Frequently Asked Questions
Can I learn web scraping with Python if I have no prior coding experience?
Yes, but expect a longer runway. You will need to spend a few weeks learning core Python basics before writing your first scraper. Starting with beginner-friendly platforms like Python.org's official tutorial will set you up much faster than jumping straight into scraping libraries.
What is the most common mistake beginners make when starting with web scraping?
Skipping HTML and browser developer tools. Most beginners focus entirely on Python and ignore the fact that scraping requires you to read and navigate webpage structure. A few hours learning how to inspect elements and identify CSS selectors will save you days of frustrating debugging.
How do I avoid getting blocked while scraping a website?
Add delays between requests, rotate user-agent headers, and respect the site's robots.txt file.
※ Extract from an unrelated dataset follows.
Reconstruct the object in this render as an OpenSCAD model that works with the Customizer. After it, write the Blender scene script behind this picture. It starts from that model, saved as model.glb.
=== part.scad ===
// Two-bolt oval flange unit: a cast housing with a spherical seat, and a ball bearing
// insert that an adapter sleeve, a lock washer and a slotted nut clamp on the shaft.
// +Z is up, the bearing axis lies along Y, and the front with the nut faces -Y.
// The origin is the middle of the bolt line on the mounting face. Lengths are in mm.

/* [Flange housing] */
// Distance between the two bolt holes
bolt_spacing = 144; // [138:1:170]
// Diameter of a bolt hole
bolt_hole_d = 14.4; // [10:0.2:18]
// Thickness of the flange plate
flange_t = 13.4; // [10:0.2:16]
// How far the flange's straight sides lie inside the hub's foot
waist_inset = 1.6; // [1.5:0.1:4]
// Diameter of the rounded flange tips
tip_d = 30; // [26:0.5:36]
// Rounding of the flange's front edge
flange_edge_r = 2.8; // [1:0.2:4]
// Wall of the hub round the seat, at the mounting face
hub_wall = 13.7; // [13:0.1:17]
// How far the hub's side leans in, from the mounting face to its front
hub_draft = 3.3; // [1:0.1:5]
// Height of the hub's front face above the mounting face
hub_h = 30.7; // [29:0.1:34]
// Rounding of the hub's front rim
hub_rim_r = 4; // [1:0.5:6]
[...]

For more aggressive bot detection, tools like Scrapy's middleware or third-party proxy services can help you scrape at scale without triggering blocks.
When does it make more sense to hire a scraping service than to build it myself?
When the websites you are targeting change frequently, require ongoing maintenance, or involve complex bot detection, a managed service is usually more cost-effective than maintaining scrapers in-house. If your team's time is better spent elsewhere, outsourcing the scraping layer is a practical business decision.